In spite of the photos on this card, he was not constantly hunched over.
Chiefs were actually good, once upon a time.
Knuckles look nice and shiny here.

Thin mustache was the least intimidating thing about him.
Hall of Fame induction came far too soon.
Offensive linemen couldn't stop him, but a snowstorm did.
Moral of his story: Wear your seatbelt and don't speed.
AFC's most feared defender was actually just misunderstood.
Shaved every 15 minutes — and not just his face.


Doug Jones, 1991 Score

Name: Doug Jones
Team: Cleveland Indians
Position: Closer
Value of card: Six-pack of Bic lighters
Key 1990 stat: 74 third-degree burns
How about a little fire, scarecrow? Doug Jones was a fireballer, by which I mean he would actually light baseballs on fire before throwing them. He singed his mustache constantly and once turned his mullet into a smoldering, greasy mess. Catcher Sandy Alomar was terrified whenever the Tribe would head to the ninth with a slim lead. He would wrap his mitt in asbestos just to make sure it didn't catch aflame. Jones was fined a then-record $800,000 in June 1990 when he threw a flaming fastball at George "Jorge" Bell's head. The beanball missed, but got close enough to turn Bell's Jheri curl into a head torch. In other words, nobody liked Doug Jones.

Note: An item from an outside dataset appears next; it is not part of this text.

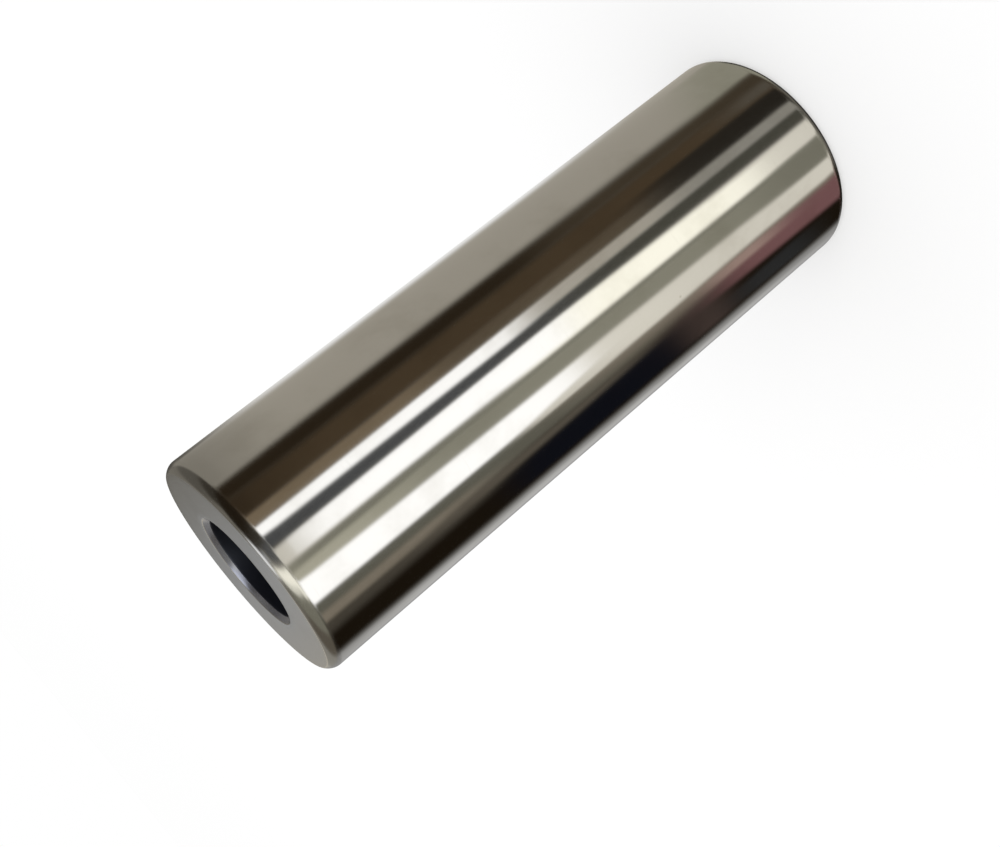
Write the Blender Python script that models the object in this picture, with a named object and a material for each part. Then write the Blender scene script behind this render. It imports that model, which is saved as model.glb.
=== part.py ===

Card submitted by Greg Schindler


Rickey Henderson, 1991 Score Dream Team

Name: Rickey Henderson
Team: Oakland A's
Position: Left field
Value of card: One silver-dollar necklace
Key 1990 stat: 11 corns on feet
Rickey be Rickey ... everywhere: Rickey Henderson intimidated pitchers from a crouch, a few feet from a base, arms dangling, fingers nearly touching the ground, heels slightly off the dirt and eyes focused. He swiped base after base, earning the nickname "The Man of Steal." But Rickey Be Rickey didn't only hone his game on the diamond. At the supermarket, he'd get down in a crouch, and — whoosh — he'd grab a gallon of milk and, before anyone noticed, he'd be at home, making cereal. In a traffic jam, he'd get down in a crouch, and — whoosh — he'd be at his destination, with other drivers stuck behind his abandoned Ferrari in the fast lane. At home in the morning, above, Rickey would get down in a crouch, and — whoosh — he'd shower, brush his teeth, comb his hair and put on an obnoxious piece of jewelry, all before the alarm finished its first ring. In the bedroom, Rickey would get down in a crouch, focus his eyes on his lover and — whoosh — he'd be snoring with a half-eaten sandwich on his pillow and a smile on his face.

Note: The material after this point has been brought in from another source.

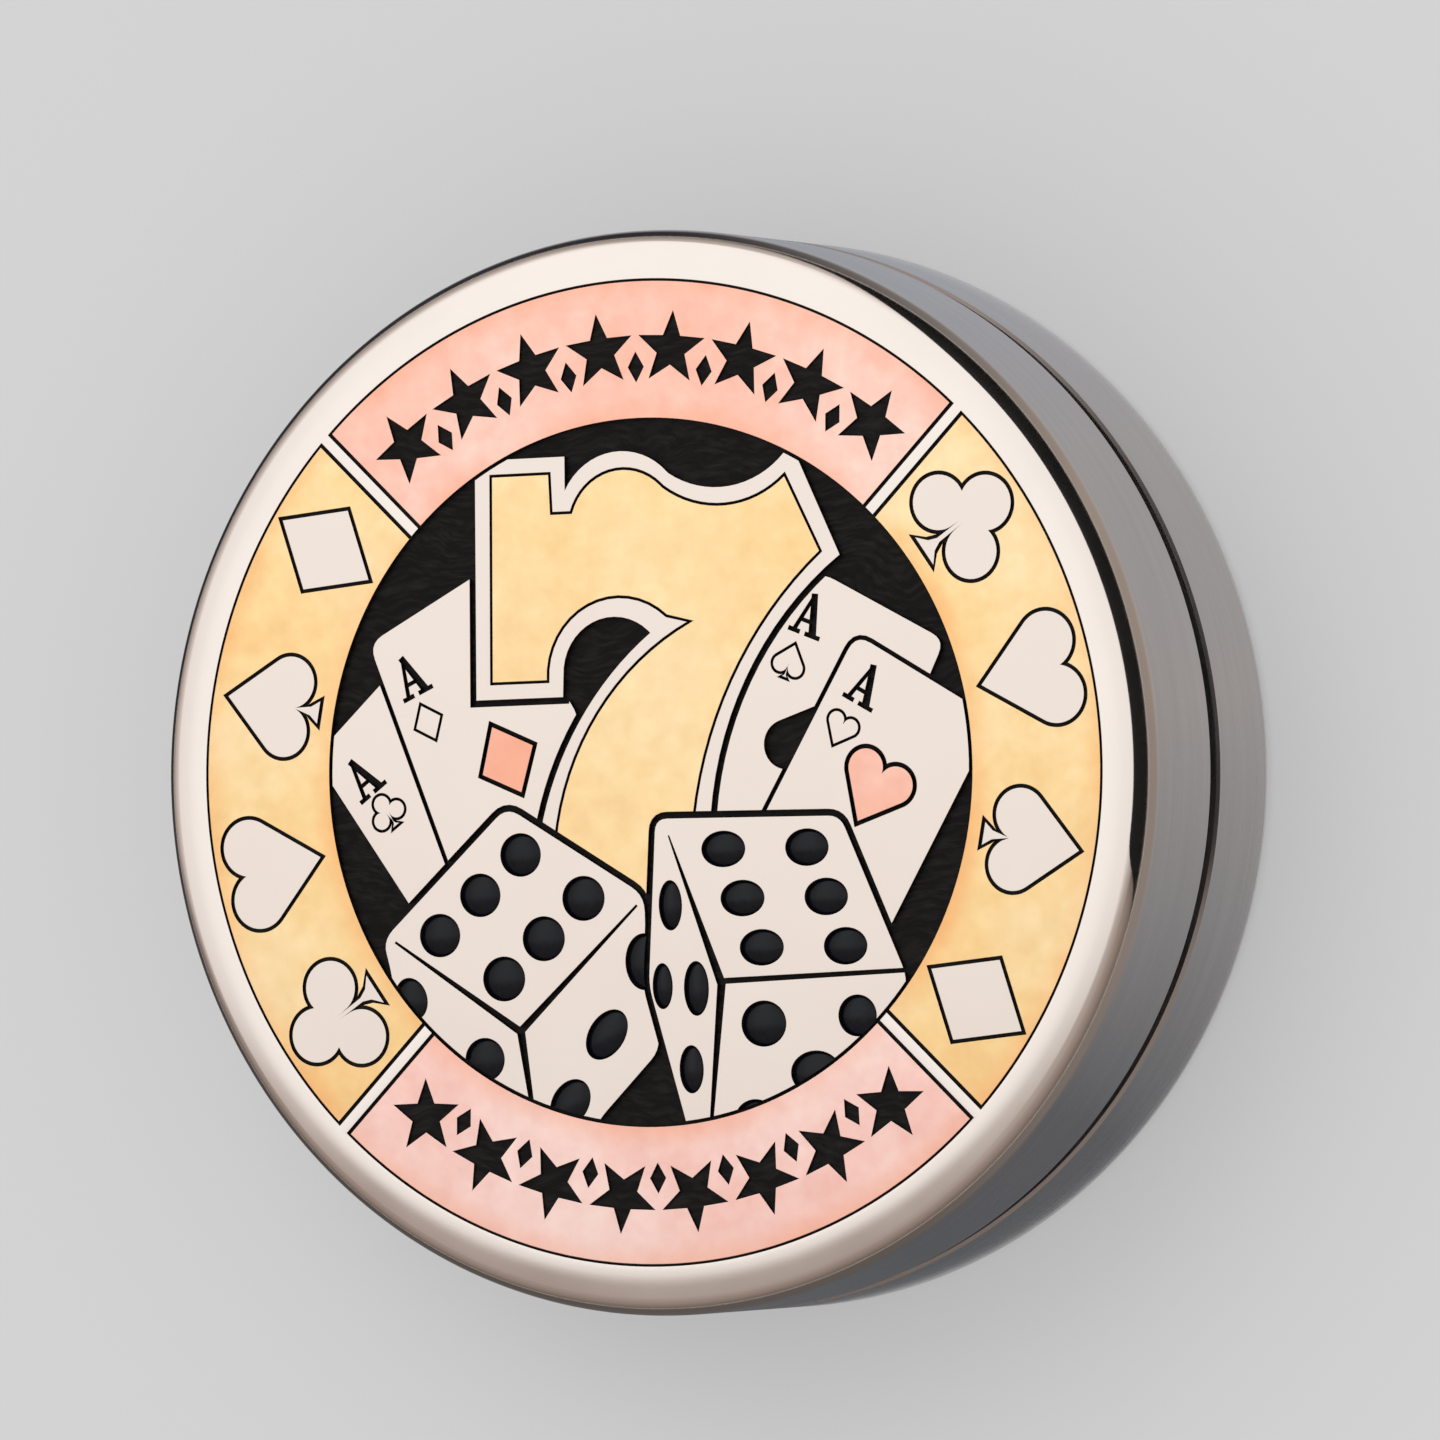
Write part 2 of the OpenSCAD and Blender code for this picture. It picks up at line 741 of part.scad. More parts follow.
// what stays at the height of the face; the lines between pieces are the gaps
module picture_islands() {
    intersection() {
        circle(r = picture_r - line_w);
        union() {
            difference() {
                right_die();
                die_edges();
                pips();
            }
            difference() {
                left_die();
                offset(delta = line_w) right_die();
                die_edges();
                pips();
            }
            difference() {
                seven();
                offset(delta = 2 * line_w) dice();
            }
            difference() {
                front_cards();
                offset(delta = line_w) union() { seven(); dice(); }
            }
            difference() {
                back_cards();
                offset(delta = line_w) union() { seven(); dice(); front_cards(); }
            }
        }
    }
}

module dice() {
    left_die();
    right_die();
}

module front_cards() {
    left_front_card();
    right_front_card();
}

module back_cards() {
    left_back_card();
    difference() {
        right_back_card();
        translate([7.9, 1.3]) rotate(-22) scale(0.9) spade();
    }
}

// ---------------------------------------------------------------- nodes

rear_shell();
rear_track_plate();
rear_plate_screws();
rear_magnet_ring();
rear_magnets();
rear_ring_screws();
centre_post();
centre_screw();
track_balls();
track_cage();
shim_washer();
bearing_inner_ring();
bearing_balls();
bearing_cage();
bearing_outer_ring();
bearing_shields();
front_track_plate();
front_plate_screws();
front_magnet_ring();
front_magnets();
front_ring_screws();
front_shell();
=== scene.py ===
"""A steel dealer button: two halves that turn on each other, with an engraved and heat-tinted face.

Every size is in millimetres until a piece is finished, when it is brought to metres. +Z leaves the
decorated face, +Y is the top of the art and the origin is the centre of the back face.
"""

import logging
import math
from collections.abc import Callable, Iterable, Sequence
from dataclasses import dataclass
from enum import Enum

import bpy
from mathutils import Matrix, Vector


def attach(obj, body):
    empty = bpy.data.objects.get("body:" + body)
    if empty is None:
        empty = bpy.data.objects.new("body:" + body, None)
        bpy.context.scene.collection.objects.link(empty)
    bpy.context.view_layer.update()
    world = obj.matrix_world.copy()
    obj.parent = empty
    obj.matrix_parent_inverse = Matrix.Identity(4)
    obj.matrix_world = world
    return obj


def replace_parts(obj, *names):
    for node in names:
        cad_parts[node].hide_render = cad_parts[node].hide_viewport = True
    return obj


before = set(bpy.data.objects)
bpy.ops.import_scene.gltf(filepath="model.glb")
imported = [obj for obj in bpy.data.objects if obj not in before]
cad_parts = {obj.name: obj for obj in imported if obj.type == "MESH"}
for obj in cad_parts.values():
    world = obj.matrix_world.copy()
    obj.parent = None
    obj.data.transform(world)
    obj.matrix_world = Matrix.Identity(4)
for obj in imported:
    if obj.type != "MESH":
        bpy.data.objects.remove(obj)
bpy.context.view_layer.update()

LOG = logging.getLogger("dealer_button")
MM = 0.001
# how near, in millimetres, doubled points are, things on one level, and things side by side
SAME_POINT = 1e-4
TOUCH = 1e-3
CLEAR = 0.05

Point = tuple[float, float]
Span = tuple[float, float]
Colour = tuple[float, float, float]
Tones = tuple[tuple[float, Colour], ...]


def shaded(colour: Colour, share: float) -> Colour:
    """Gives a colour darkened to a share of itself."""
    return tuple(channel * share for channel in colour)


def linear(red: float, green: float, blue: float) -> Colour:
    """Turns a display colour of 0 to 255 into the linear colour that shaders take.

    Args:
        red: red of the display colour.
        green: green of the display colour.
        blue: blue of the display colour.

    Returns:
        The linear colour.
    """
    def one(value: float) -> float:
        """Gives one channel's linear value."""
        share = value / 255
        return share / 12.92 if share <= 0.04045 else ((share + 0.055) / 1.055) ** 2.4

    return one(red), one(green), one(blue)


# ---------------------------------------------------------------- outlines


def arc(a: Point, b: Point, c: Point, steps: int = 16) -> list[Point]:
    """Gives points along the circle through three points.

    Args:
        a: where the arc starts.
        b: a point on the way.
        c: where it ends.
        steps: how many stretches it is cut into.

    Returns:
        The points, both ends among them.
    """
    span = 2 * (a[0] * (b[1] - c[1]) + b[0] * (c[1] - a[1]) + c[0] * (a[1] - b[1]))
    sa, sb, sc = (p[0] ** 2 + p[1] ** 2 for p in (a, b, c))
    mx = (sa * (b[1] - c[1]) + sb * (c[1] - a[1]) + sc * (a[1] - b[1])) / span
    my = (sa * (c[0] - b[0]) + sb * (a[0] - c[0]) + sc * (b[0] - a[0])) / span
    radius = math.dist(a, (mx, my))
    start = math.atan2(a[1] - my, a[0] - mx)
    middle = (math.atan2(b[1] - my, b[0] - mx) - start) % math.tau
    sweep = (math.atan2(c[1] - my, c[0] - mx) - start) % math.tau
    if middle > sweep:
        sweep -= math.tau
    angles = [start + sweep * i / steps for i in range(steps + 1)]
    return [(mx + radius * math.cos(t), my + radius * math.sin(t)) for t in angles]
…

Dennis Eckersley, 1993 Score Dream Team

Name: Dennis Eckersley, aka Yanni
Team: Oakland A's
Positions: Closer, musician
Value of card: Two drums of sepia toner
Key 1992 stat: One moonlighting gig
Music of the heart: Having become one of baseball's pre-eminent relief pitchers, Dennis Eckersley began searching for a new challenge in 1992, seeking to satisfy a creative itch. He tried his hand at painting, sculpting, writing and acting, but wasn't adept at any of them. But when he sat down at a piano that December, he realized what had been missing. Eckersley quickly mastered the instrument and formed a band that played his favorite style of music: new age. He began wearing bad sweaters over button-up shirts and completed the look with khakis and a leather jacket. Performing under the stage name Yanni, Eckersley's band took off in popularity, though his smugness, flowing hair and massive lip brush also earned their share of revilement. But his baseball skills suffered as a result, and Eckersley realized he could never have both worlds. He stopped touring and eventually faked Yanni's death in a bear-related accident in 1995.



Frank Thomas, 1993 Score Dream Team

Name: Frank Thomas
Team: Chicago White Sox
Position: First base
Value of card: One pickup line
Key 1992 stat: Zero times crashed and burned
Frank Thomas, pickup artist: "Well, hello there. Come here often? My name's Frank. You know, a lot of people call me Big Hurt, but I think I just scraped my knee falling for you. Do you like my jacket? Me too, but I bet it'd look better on your floor. Baby, I'm sorry. No, I'm not drunk, I'm just intoxicated by you. Come on, girl, we're already at the stadium — let's take a trip around the bases. I hope you work for UPS, because I've got a package for you to handle. Hey, where are you going, sweet thing? If I said you had a beautiful body, would you hold it against me?"